Sous l’œil attentif du gouvernement, l’aviation s’est fait dans ce pays une réputation de sécurité et d’utilité. Le réseau de routes s’étend certes, mais le nombre d’aérodromes ne cesse d’augmenter aussi, à mesure que l’on en construit de nouveaux dans les endroits reculés. Aux temps héroïques, on utilisait surtout des appareils Junkers. Plus tard, et jusqu’en 1966, les avions Bristol pourvus d’une porte de chargement sur le devant, étaient un spectacle familier dans le ciel de la Nouvelle-Guinée.
Les indigènes pensaient d’abord que les avions étaient de gigantesques oiseaux et ils apportaient d’énormes quantités de légumes pour les nourrir. On raconte l’histoire d’un policier indigène qui s’enrichit en disant aux gens crédules que le grand oiseau ne voulait manger que des porcs ! Aujourd’hui cependant, les Néo-Guinéens connaissent l’avion et en font grand cas, sachant qu’il constitue non seulement un lien avec le monde extérieur, mais encore un précieux moyen de transport pour leurs marchandises.
Un tonnerre d’applaudissements nous ramène au présent. Les chants et les danses signifient que la cérémonie officielle d’inauguration de ce nouvel aérodrome est terminée. Les dignitaires de la tribu examinent encore notre petit appareil, puis nous faisons faire un vol de quelques minutes au luluai ou chef local et à ses conseillers.

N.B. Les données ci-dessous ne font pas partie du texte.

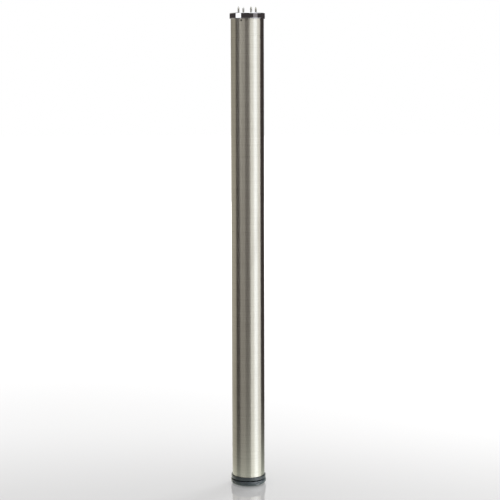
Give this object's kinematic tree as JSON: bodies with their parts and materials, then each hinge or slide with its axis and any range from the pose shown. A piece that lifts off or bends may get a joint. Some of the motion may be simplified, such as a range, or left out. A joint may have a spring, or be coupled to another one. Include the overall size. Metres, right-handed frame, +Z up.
{
  "type": "adjustable table leg",
  "caption": "Round brushed steel table leg with a chrome mounting plate on top and a black screw-in leveling foot underneath.",
  "frame": {"origin": "on the floor under the leg's axis, at the middle of the foot's underside", "axes": "+Z up along the leg, from the foot to the mounting plate; the front of the leg faces -Y, and the key hole is 21 degrees from it towards -X"},
  "size_m": [0.0652, 0.0652, 0.882],
  "materials": {
    "brushed_steel": "brushed round the tube, warm nickel tone",
    "chrome": "polished chrome plate on a zinc die casting",
    "zinc_plate": "bright zinc plate on steel",
    "black_oxide": "black oxide on steel",
    "black_plastic": "moulded nylon, fine satin texture",
    "pad_rubber": "matte"
  },
  "bodies": {
    "pad": {"foot_pad": "pad_rubber"},
    "foot": {"foot_disc": "black_plastic", "foot_stem": "zinc_plate"},
    "leg": {"leg_tube": "brushed_steel", "end_plug": "black_plastic", "plug_nut": "zinc_plate"},
    "plate": {"mounting_plate": "chrome", "plate_screw_1": "zinc_plate", "plate_screw_2": "zinc_plate", "plate_screw_3": "zinc_plate", "plate_screw_4": "zinc_plate"},
    "clamp": {"set_screw": "black_oxide"}
  },
  "joints": [
    {"name": "leg_raise", "type": "slide", "parent": "pad", "child": "leg", "axis": [0, 0, 1], "range_m": [-0.0012, 0.02]},
    {"name": "foot_turn", "type": "hinge", "parent": "pad", "child": "foot", "pos_m": [0, 0, 0], "axis": [0, 0, -1], "range_deg": [-290, 4802]},
    {"name": "plate_release", "type": "slide", "parent": "leg", "child": "plate", "axis": [0, 0, 1], "range_m": [0, 0.03]},
    {"name": "set_screw_travel", "type": "slide", "parent": "plate", "child": "clamp", "axis": [-0.3584, -0.9336, 0], "range_m": [-0.0015, 0]}
  ],
  "couplings": [
    {"joint": "foot_turn", "follows": "leg_raise", "rad_per_m": 4188.8}
  ]
}
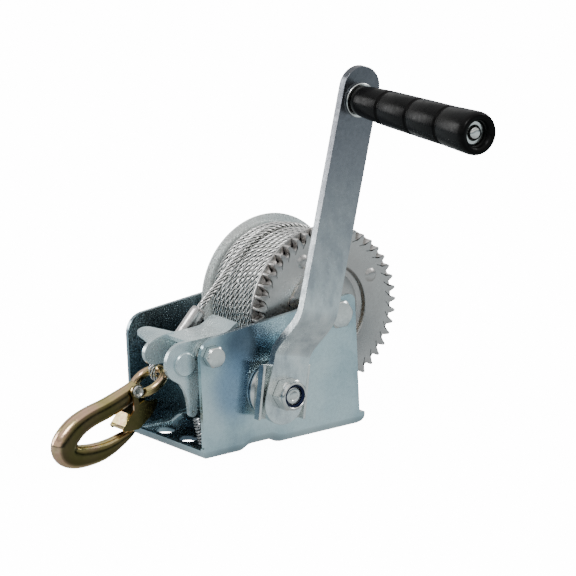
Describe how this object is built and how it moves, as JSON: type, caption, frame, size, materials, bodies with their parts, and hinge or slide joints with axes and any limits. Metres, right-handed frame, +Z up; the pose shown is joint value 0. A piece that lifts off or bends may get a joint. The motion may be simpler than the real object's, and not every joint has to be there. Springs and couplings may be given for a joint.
{
  "type": "boat trailer winch",
  "caption": "Hand-cranked boat trailer winch: U-shaped pressed frame, geared drum of wire rope, flat crank arm with turning grip, spring pawl and safety hook.",
  "frame": {"origin": "underside of the base, straight below the drum axis and midway between the side plates", "axes": "+X to the crank side along the drum axis, -Y to the front where the hook hangs, +Z up"},
  "size_m": [0.2615, 0.2496, 0.2488],
  "materials": {
    "zinc_sheet": "bright zinc plated pressed sheet",
    "arm_zinc": "zinc plated flat bar, slightly spangled",
    "bright_zinc": "bright zinc plated fasteners",
    "gear_steel": "zinc plated steel, warm grey",
    "wire_rope": "galvanised steel wire rope",
    "ferrule_aluminium": "pressed aluminium sleeve",
    "bronze_bush": "sintered bronze",
    "spring_steel": "spring wire",
    "yellow_zinc": "yellow iridescent zinc plating",
    "nylon": "nylon locking ring",
    "grip_plastic": "satin black moulded plastic"
  },
  "bodies": {
    "frame": {"frame": "zinc_sheet", "drum_axle_bolt": "bright_zinc", "drum_axle_nut": "bright_zinc", "axle_sleeve": "bright_zinc", "shaft_bushing_near": "bronze_bush", "shaft_bushing_far": "bronze_bush", "pawl_pivot_bolt": "bright_zinc", "pawl_clamp_nut": "bright_zinc", "pawl_washer": "bright_zinc", "pawl_clip": "spring_steel", "pawl_spring": "spring_steel", "cable_run": "wire_rope", "cable_loop": "wire_rope", "ferrule": "ferrule_aluminium"},
    "drum": {"drum_gear": "gear_steel", "near_flange": "gear_steel", "far_flange": "zinc_sheet", "drum_core": "zinc_sheet", "drum_bushing_near": "bronze_bush", "drum_bushing_far": "bronze_bush", "cable_winding": "wire_rope", "cable_stop": "ferrule_aluminium"},
    "crank": {"drive_shaft": "bright_zinc", "pinion": "gear_steel", "shaft_retainer": "spring_steel", "thrust_washer": "bright_zinc", "handle_bracket": "bright_zinc", "crank_arm": "arm_zinc", "crank_lock_nut": "bright_zinc", "nylon_insert": "nylon", "grip_rod": "bright_zinc", "grip_washer": "bright_zinc", "grip_end_washer": "bright_zinc"},
    "grip": {"hand_grip": "grip_plastic"},
    "pawl": {"pawl": "zinc_sheet"},
    "hook": {"hook_body": "yellow_zinc", "latch_rivet": "bright_zinc"},
    "latch": {"hook_latch": "yellow_zinc"}
  },
  "joints": [
    {"name": "drum_spin", "type": "hinge", "parent": "frame", "child": "drum", "pos_m": [0, 0, 0.0789], "axis": [1, 0, 0], "continuous": true},
    {"name": "crank_spin", "type": "hinge", "parent": "frame", "child": "crank", "pos_m": [0, -0.05187, 0.03809], "axis": [1, 0, 0], "continuous": true},
    {"name": "grip_spin", "type": "hinge", "parent": "crank", "child": "grip", "pos_m": [0.14, 0.00144, 0.22711], "axis": [1, 0, 0], "continuous": true},
    {"name": "pawl_flip", "type": "hinge", "parent": "frame", "child": "pawl", "pos_m": [0.02, -0.098, 0.069], "axis": [1, 0, 0], "range_deg": [-24, 0], "stiffness_Nm_per_rad": 0.4, "springref_deg": 20.05, "deforming": ["pawl_spring"]},
    {"name": "hook_swing", "type": "hinge", "parent": "frame", "child": "hook", "pos_m": [-0.0015, -0.10925, 0.05325], "axis": [1, 0, 0], "range_deg": [-12, 0]},
    {"name": "latch_swing", "type": "hinge", "parent": "hook", "child": "latch", "pos_m": [-0.0015, -0.1324, 0.0444], "axis": [1, 0, 0], "range_deg": [-12, 0], "stiffness_Nm_per_rad": 0.05, "springref_deg": 20.05}
  ],
  "couplings": [
    {"joint": "crank_spin", "follows": "drum_spin", "ratio": -4}
  ]
}
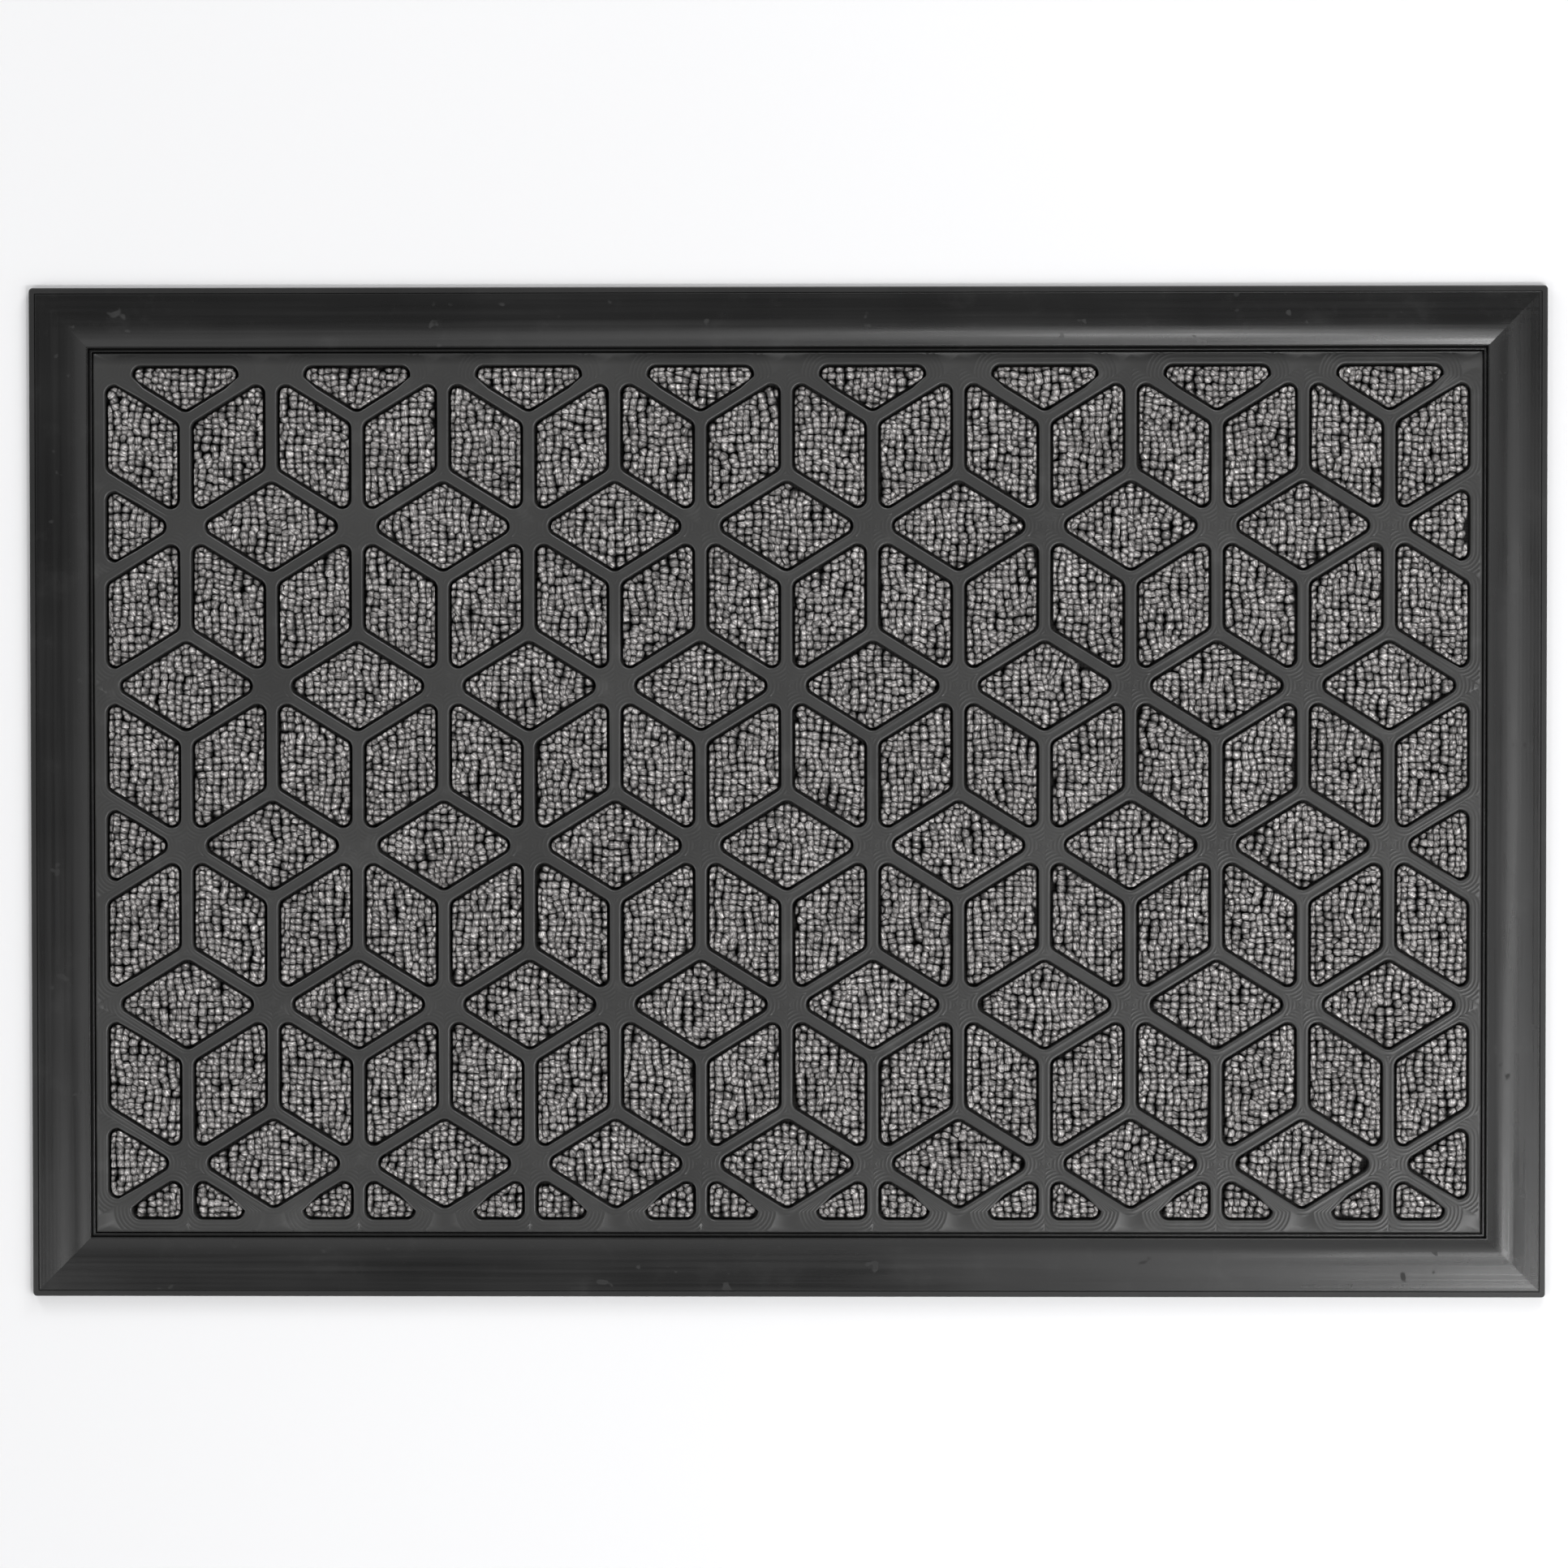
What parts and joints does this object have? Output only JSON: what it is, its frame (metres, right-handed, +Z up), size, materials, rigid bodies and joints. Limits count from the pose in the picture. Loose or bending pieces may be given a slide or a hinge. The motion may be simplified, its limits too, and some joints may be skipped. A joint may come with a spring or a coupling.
{
  "type": "door mat",
  "caption": "Rectangular rubber door mat with a bevelled border and a lattice of diamond pockets filled with loop-pile carpet.",
  "frame": {"origin": "on the floor, under the centre of the mat", "axes": "+X along the length, +Y across the width towards the edge with the cut diamonds, +Z up out of the pile"},
  "size_m": [0.6, 0.4, 0.008],
  "materials": {
    "black_rubber": "satin moulded",
    "cloth": "dark woven cloth",
    "loop_pile": "looped yarn"
  },
  "bodies": {
    "root": {"rubber_base": "black_rubber", "border_frame": "black_rubber", "carpet_backing_cloth": "cloth", "rib_grid": "black_rubber", "pile_bottom_triangles_left": "loop_pile", "pile_bottom_triangles_right": "loop_pile", "pile_diamond_row_1": "loop_pile", "pile_diamond_row_2": "loop_pile", "pile_diamond_row_3": "loop_pile", "pile_diamond_row_4": "loop_pile", "pile_diamond_row_5": "loop_pile", "pile_falling_row_1": "loop_pile", "pile_falling_row_2": "loop_pile", "pile_falling_row_3": "loop_pile", "pile_falling_row_4": "loop_pile", "pile_falling_row_5": "loop_pile", "pile_half_diamonds_left": "loop_pile", "pile_half_diamonds_right": "loop_pile", "pile_rising_row_1": "loop_pile", "pile_rising_row_2": "loop_pile", "pile_rising_row_3": "loop_pile", "pile_rising_row_4": "loop_pile", "pile_rising_row_5": "loop_pile", "pile_top_triangles": "loop_pile"}
  },
  "joints": []
}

Nous remontons enfin dans l’appareil qui décolle de nouveau en direction de notre ville, située à vingt minutes de vol du nouvel aérodrome. À ceux qui empruntent la route, il faut près de quatre heures de voyage sur des chemins raboteux et souvent dangereux pour arriver à la même destination. Ce seul fait en dit long sur le rôle de bête de somme joué par l’avion en Nouvelle-Guinée.